The mini-projects are designed to span both speech and language sub-areas so you get exposure to different technologies and approaches right from the start.

Working as a team, you will work through a conventional software engineering project approach from scoping through to implementation and evaluation. You also get chance to take on different management roles over the lifespan of the project.

Example topics are speech to speech translation, spoken question answering or call centre analytics.

Cohort two (2020 intake): A reader’s companion

The purpose of this project is to create a 'reader’s companion’.

Imagine you are reading a bulky novel, or a biography, or indeed anything that has a complicated story to tell. It would be really useful to be able to ask questions like ‘remind me who Ivan is‘ or ‘How is Ivan related to Petrula?’ or ‘Was it Ivan who met Molotov in Moscow?’.

The aim of this project is to design, build and evaluate software capable of answering such questions: a reader’s companion.

The reader’s questions will be input by voice, because you don’t want to have to look away from the book and certainly not to type anything. The companion will speak its answers.

The client has specified that there should be dialogues as opposed to isolated questions. For example:

  • Reader: Was Ivan previously married to Katerina?

  • Companion: Yes, would you like to know more?

  • Reader: Yes, where did they live?

  • Companion: In Stalingrad, and before that in Kharkov.

  • Reader: What happened to her?

The teams have been asked to consider additional functionality such as

  • providing a ‘new readers start here’ summary at the start of a session

  • linking to other books by the same author, which might share characters or settings

  • speaking passages from the book, perhaps in different voices

  • allowing the reader to make notes

Approach

Since cohort two is larger than the previous cohort, the cohort is split into two teams which adds a little competitive excitement.

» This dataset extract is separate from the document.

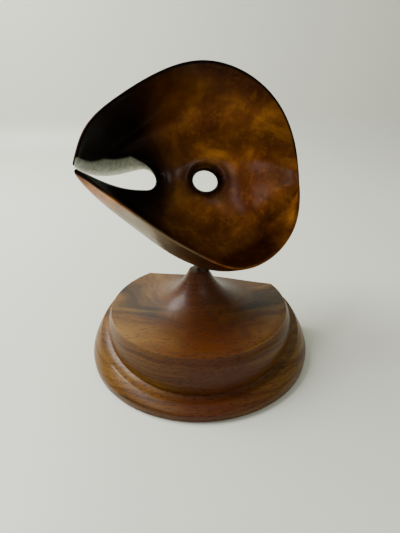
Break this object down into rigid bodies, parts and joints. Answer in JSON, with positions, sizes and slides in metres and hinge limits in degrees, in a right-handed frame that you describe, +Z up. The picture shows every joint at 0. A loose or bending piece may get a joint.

In March 2021, they were in the final stages of the project.

Cohort one (2019 intake): A conversational persona for an AI pop musician

This project focused on the design and development of a spoken dialogue system to act as a persona for an Artificial Intelligence pop musician.

The project was commissioned by the frontman of a successful English rock band (shhh – we can’t tell you who) and who worked closely with the student team throughout the project.

The system is capable of conversing with music industry journalists about its ‘life’ as an AI musician in a semi-natural manner. We didn’t want it to sound too natural otherwise it wouldn’t sound like AI – think more audio-only Max Headroom for the 21st century with a grittier Northern attitude.

Approach

The team studied music and general purpose interviews by collecting and analysing an interview corpus containing 1266 interviews.

From this analysis, they proposed to establish idiosyncrasy in the system by incorporating characteristic behaviours in four ways:

  • giving ‘gnomic responses’;

  • incorporating incoherent and undirected nonsense in a number of responses (waffling);

  • predicting the emotional state of the conversational agent for each response;

  • incorporating a Northern accent to the system.

The students undertook a literature review of dialogue systems including dialogue modelling, question answering in a conversational manner, speech recognition, speech synthesis, and emotion prediction.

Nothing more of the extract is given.